- [REQUIRED WORK] Find the lines with "hinge" in them and copy them out.
════════════════════
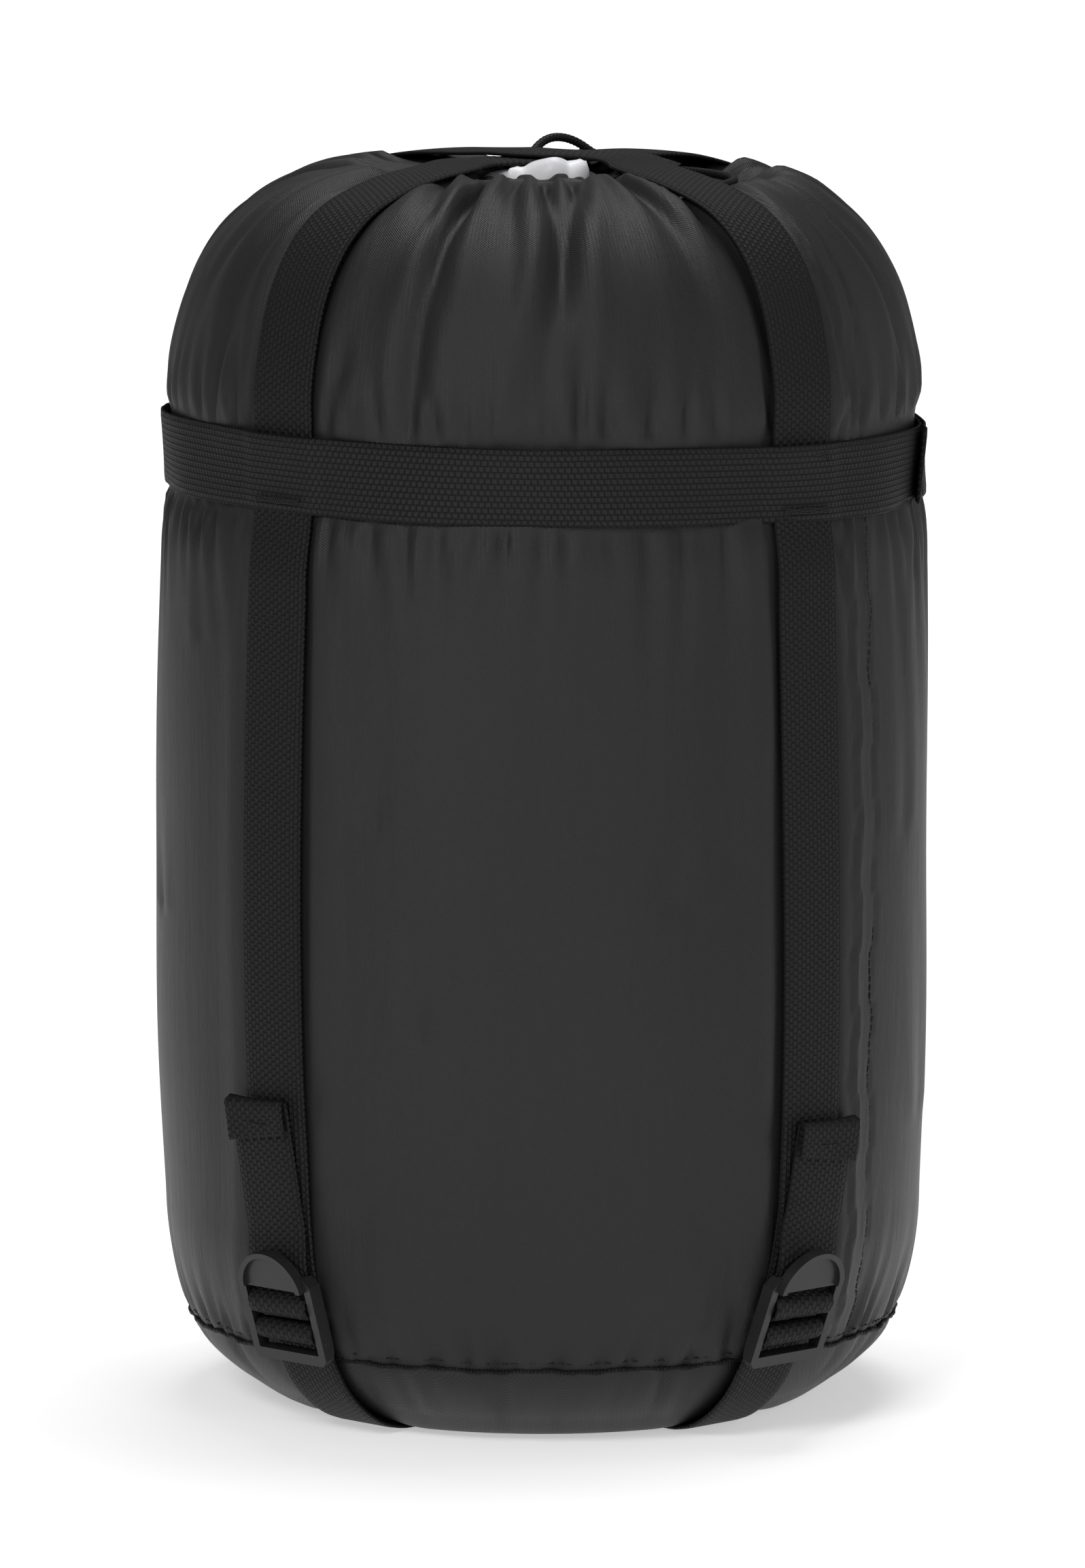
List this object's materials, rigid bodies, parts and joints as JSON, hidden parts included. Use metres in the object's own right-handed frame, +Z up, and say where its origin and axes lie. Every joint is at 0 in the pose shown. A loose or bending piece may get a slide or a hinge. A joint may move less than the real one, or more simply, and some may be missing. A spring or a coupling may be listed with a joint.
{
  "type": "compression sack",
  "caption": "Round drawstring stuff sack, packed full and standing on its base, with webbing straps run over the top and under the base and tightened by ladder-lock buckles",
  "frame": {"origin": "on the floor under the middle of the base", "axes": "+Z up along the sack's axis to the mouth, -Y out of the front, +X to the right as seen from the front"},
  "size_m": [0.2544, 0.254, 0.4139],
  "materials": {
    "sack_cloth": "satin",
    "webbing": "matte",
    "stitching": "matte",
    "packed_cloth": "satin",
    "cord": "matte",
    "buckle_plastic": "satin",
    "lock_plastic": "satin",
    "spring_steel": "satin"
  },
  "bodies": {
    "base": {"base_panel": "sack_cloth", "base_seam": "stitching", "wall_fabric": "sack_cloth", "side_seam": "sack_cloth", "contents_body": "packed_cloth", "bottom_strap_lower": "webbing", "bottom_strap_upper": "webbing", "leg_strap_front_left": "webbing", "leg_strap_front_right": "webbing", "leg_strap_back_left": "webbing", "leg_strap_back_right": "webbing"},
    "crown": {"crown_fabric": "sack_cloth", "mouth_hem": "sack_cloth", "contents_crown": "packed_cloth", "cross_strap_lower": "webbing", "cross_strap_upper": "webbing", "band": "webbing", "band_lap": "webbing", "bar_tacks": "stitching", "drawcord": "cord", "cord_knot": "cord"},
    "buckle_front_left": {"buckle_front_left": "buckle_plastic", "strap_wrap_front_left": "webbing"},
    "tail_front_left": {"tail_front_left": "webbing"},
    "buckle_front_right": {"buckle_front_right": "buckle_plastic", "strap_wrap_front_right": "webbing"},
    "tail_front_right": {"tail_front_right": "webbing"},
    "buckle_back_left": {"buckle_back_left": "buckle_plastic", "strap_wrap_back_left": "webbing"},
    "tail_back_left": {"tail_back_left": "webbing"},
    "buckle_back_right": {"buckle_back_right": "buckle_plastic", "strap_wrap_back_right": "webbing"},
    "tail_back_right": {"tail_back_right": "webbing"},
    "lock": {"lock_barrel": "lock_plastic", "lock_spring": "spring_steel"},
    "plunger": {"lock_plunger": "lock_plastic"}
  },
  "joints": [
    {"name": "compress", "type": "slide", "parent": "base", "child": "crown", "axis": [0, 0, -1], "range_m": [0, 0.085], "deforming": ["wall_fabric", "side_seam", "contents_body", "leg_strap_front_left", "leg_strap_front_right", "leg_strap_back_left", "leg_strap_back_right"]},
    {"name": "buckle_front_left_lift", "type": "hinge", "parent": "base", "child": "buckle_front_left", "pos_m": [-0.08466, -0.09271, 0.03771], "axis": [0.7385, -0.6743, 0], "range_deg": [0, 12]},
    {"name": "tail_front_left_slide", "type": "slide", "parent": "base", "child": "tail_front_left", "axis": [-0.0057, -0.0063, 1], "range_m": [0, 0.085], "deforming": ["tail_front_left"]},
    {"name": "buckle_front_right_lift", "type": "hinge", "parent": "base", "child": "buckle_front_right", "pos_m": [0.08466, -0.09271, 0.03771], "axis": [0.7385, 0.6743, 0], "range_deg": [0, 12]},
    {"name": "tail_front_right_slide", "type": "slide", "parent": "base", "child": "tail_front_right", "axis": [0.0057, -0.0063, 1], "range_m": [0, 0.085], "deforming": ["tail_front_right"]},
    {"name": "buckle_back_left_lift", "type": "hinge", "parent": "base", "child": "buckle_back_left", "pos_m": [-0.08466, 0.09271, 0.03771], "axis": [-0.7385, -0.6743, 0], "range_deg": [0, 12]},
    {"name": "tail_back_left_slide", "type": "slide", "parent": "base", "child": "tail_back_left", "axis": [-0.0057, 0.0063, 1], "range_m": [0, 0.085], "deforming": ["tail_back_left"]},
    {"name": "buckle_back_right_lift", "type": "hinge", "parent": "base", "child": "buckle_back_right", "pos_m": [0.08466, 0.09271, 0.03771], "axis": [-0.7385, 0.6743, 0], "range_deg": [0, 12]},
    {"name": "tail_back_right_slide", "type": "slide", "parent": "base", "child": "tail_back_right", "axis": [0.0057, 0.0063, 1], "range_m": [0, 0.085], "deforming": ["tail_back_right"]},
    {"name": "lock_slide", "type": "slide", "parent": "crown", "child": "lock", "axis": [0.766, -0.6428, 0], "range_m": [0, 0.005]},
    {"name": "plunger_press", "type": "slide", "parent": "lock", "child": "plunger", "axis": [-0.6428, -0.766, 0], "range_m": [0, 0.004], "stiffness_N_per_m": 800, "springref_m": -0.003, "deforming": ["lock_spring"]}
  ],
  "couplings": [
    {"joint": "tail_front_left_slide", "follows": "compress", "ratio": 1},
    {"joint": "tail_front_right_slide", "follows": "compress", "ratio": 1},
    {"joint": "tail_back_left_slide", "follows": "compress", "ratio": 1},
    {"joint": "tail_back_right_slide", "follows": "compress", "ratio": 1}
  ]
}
════════════════════
- [RESPONSE FOR THIS EXERCISE]
List this object's materials, rigid bodies, parts and joints as JSON, hidden parts included. Use metres in the object's own right-handed frame, +Z up, and say where its origin and axes lie. Every joint is at 0 in the pose shown. A loose or bending piece may get a slide or a hinge. A joint may move less than the real one, or more simply, and some may be missing. A spring or a coupling may be listed with a joint.
    {"name": "buckle_front_left_lift", "type": "hinge", "parent": "base", "child": "buckle_front_left", "pos_m": [-0.08466, -0.09271, 0.03771], "axis": [0.7385, -0.6743, 0], "range_deg": [0, 12]},
    {"name": "buckle_front_right_lift", "type": "hinge", "parent": "base", "child": "buckle_front_right", "pos_m": [0.08466, -0.09271, 0.03771], "axis": [0.7385, 0.6743, 0], "range_deg": [0, 12]},
    {"name": "buckle_back_left_lift", "type": "hinge", "parent": "base", "child": "buckle_back_left", "pos_m": [-0.08466, 0.09271, 0.03771], "axis": [-0.7385, -0.6743, 0], "range_deg": [0, 12]},
    {"name": "buckle_back_right_lift", "type": "hinge", "parent": "base", "child": "buckle_back_right", "pos_m": [0.08466, 0.09271, 0.03771], "axis": [-0.7385, 0.6743, 0], "range_deg": [0, 12]},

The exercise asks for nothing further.